An immersed boundary method for fluids using the XFEM and the hydrodynamic Boltzmann transport equation

This paper presents a stabilized finite element formulation of the hydrodynamic Boltzmann transport equation (HBTE) to predict nearly incompressible fluid flow. The HBTE is discretized with Hermite polynomials in the velocity variable, and a streamline upwind Petrov–Galerkin formulation is used to discretize the spatial variable. A nonlinear stabilization scheme is presented, from which a simple linear stabilization scheme is constructed. In contrast to the Navier–Stokes (NS) equations, the HBTE is a first order equation and allows for conveniently enforcing Dirichlet conditions along immersed boundaries.
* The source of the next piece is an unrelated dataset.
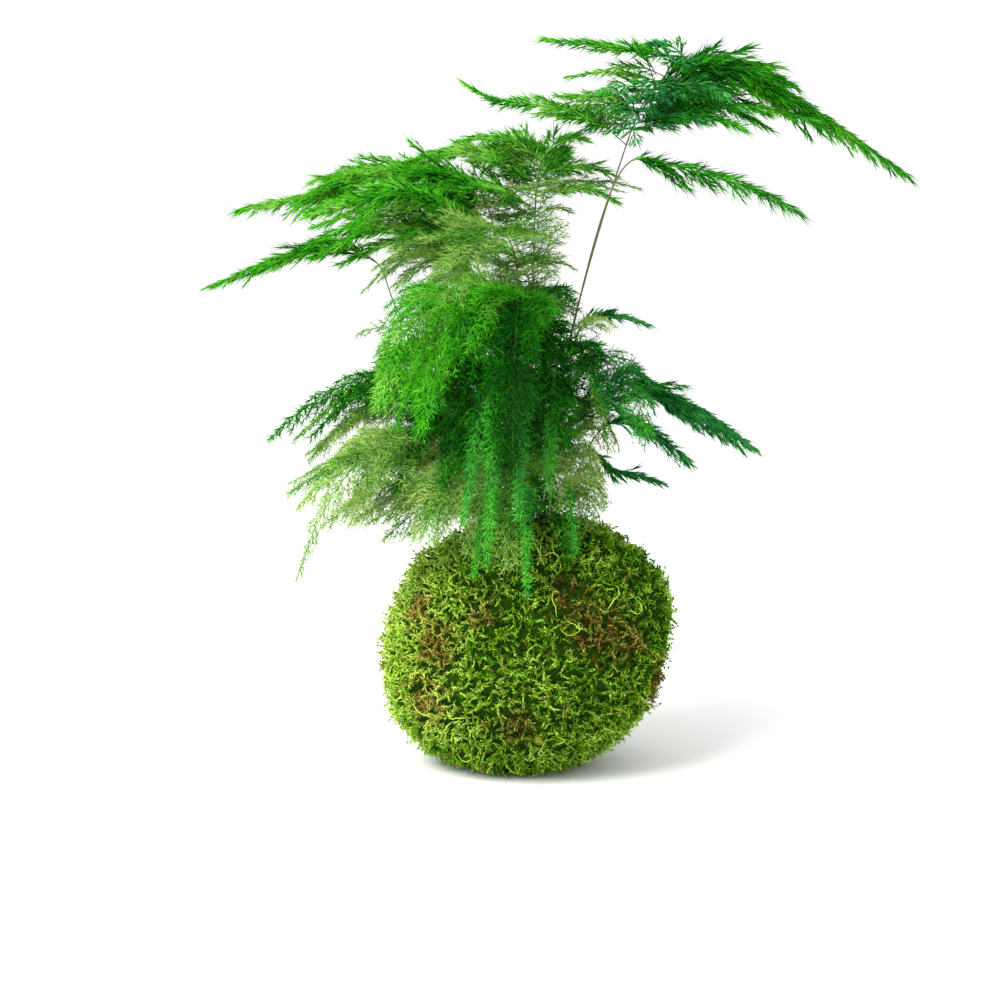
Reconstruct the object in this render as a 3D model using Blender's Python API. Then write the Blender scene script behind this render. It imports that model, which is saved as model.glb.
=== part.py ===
"""Kokedama: an asparagus fern that grows from a ball of soil wrapped in moss.

Metres, +Z up. The origin is the middle of the flat spot that the ball rests on, and -Y is the front.
Each frond is one node: a wiry stem, its flat spray of side branches, and the needles raised from them.
"""

import math
import random
from typing import NamedTuple

import bmesh
import bpy
import numpy as np
from mathutils import Vector

MM = 0.001
GAP = 0.3 * MM
UP = Vector((0, 0, 1))

# Moss cover: half its width, half its depth and half its height, to the foot of the tufts
BALL_CENTRE = Vector((0, 0, 50.5 * MM))
MOSS_SEMI = Vector((56 * MM, 56 * MM, 53 * MM))
MOSS_THICKNESS = 8 * MM
SKEW_HEIGHT = 2.6 * MM
LUMP_HEIGHT = 1.0 * MM
TUFT_SHARE = 0.56
TUFT_HEIGHTS = (2.4 * MM, 4.8 * MM)
TUFT_BESIDE_THREAD = 2.6 * MM
TUFT_LEANS = ((-1.6 * MM, 1.6 * MM), (-1.6 * MM, 1.6 * MM), (-2.2 * MM, 0.6 * MM))
OPENING_RADIUS = 15 * MM
OPENING_SIDES = 14

# Binding thread: great circles of the ball that lie in the valleys between the tufts
THREAD_RADIUS = 0.4 * MM
THREAD_LIFT = 1.6 * MM
THREAD_TILT = math.atan(0.5)
THREAD_TURNS = (0, 144, 216)
ON_CIRCLE = 0.001

# Root crown, buried under the stems, with its fleshy roots
CROWN_CENTRE = Vector((0, 0, 82 * MM))
CROWN_SEMI = Vector((13.5 * MM, 13.5 * MM, 5 * MM))
ROOT_COUNT = 5
ROOT_LENGTH = 27 * MM
ROOT_RADIUS = 2.6 * MM
ROOT_TIP_RADIUS = 0.65 * MM
ROOT_FALL = 0.75
ROOT_START = 6 * MM

# Stems: square wires that stand upright in plain holes in the soil
SOIL_TOP = BALL_CENTRE.z + MOSS_SEMI.z - MOSS_THICKNESS
STEM_HOLE_RADIUS = 1.4 * MM
STEM_HOLE_SIDES = 5
STEM_HALF = 0.6 * MM
RACHIS_HALF = 0.5 * MM
RACHIS_TIP_HALF = 0.36 * MM
STEM_STEP = 17 * MM
COLLAR = 2 * MM
INNER = 4.5 * MM
OUTER = 10 * MM

# Side branches: in pairs along a spray, the longest near its foot
PAIR_SPACING = 17.5 * MM
BRANCH_HALF = 0.42 * MM
BRANCH_TIP_HALF = 0.3 * MM
BRANCH_ANGLE = 74
BRANCH_TIP_ANGLE = 36
BRANCH_SWING = 0.35
BRANCH_DROOP = 0.2
BRANCH_VARIATION = (0.82, 1.12)
BRANCH_LIFTS = (0.0, 0.1, -0.1, 0.22, -0.22, 0.36, -0.36)
BRANCH_SHARES = (1.0, 0.85, 0.7, 0.55, 0.4)
BRANCH_ROOT = 2.5 * MM
ARM_ROOT = 8 * MM

# Needles: raised from the four walls of a short joint in a branch
JOINT_SPACING = 11 * MM
JOINT_WIDTH = 1.0 * MM
NEEDLE_LENGTH = 6.0 * MM
NEEDLE_HALF = 0.1 * MM
NEEDLE_SLANT = math.radians(52)
FULL_NEEDLE_BRANCH = 22 * MM
CLEARANCE = 0.5 * MM

random_draw = random.Random(11)


class Frond(NamedTuple):
    """A frond's plan. The points are (reach, height) in mm, in the upright plane at the azimuth in degrees.

    Azimuth 0 is +X and 90 is +Y. The stem stands on a ring of the given radius round the ball's axis. The
    spray runs from points[1] to the last point. It is half_width mm wide near its foot on its front side,
    and far_share of that on its far side. It leans down towards the front by the slope front_tilt.
    """

    name: str
    azimuth: float
    ring: float
    points: tuple
    half_width: float
    front_tilt: float = 0.22
    far_share: float = 1.0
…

A simple and efficient formulation for enforcing Dirichlet boundary conditions is presented and its accuracy is studied for immersed boundaries captured by the extended finite element method (XFEM). Numerical experiments indicate that both the linear and non-linear stabilization methods are sufficiently accurate and stable, but the linear formulation reduces the computational cost significantly. The accuracy of enforcing boundary conditions is satisfactory and shows second order convergence as the mesh is refined. Augmenting the boundary condition formulation with a penalty term increases the accuracy of enforcing the boundary condition constraints, but may degrade the accuracy of the global solution. Comparisons with results of a single relaxation time lattice Boltzmann method show that the proposed finite element method features greater robustness and lesser dependence of the computational costs on the level of mesh refinement.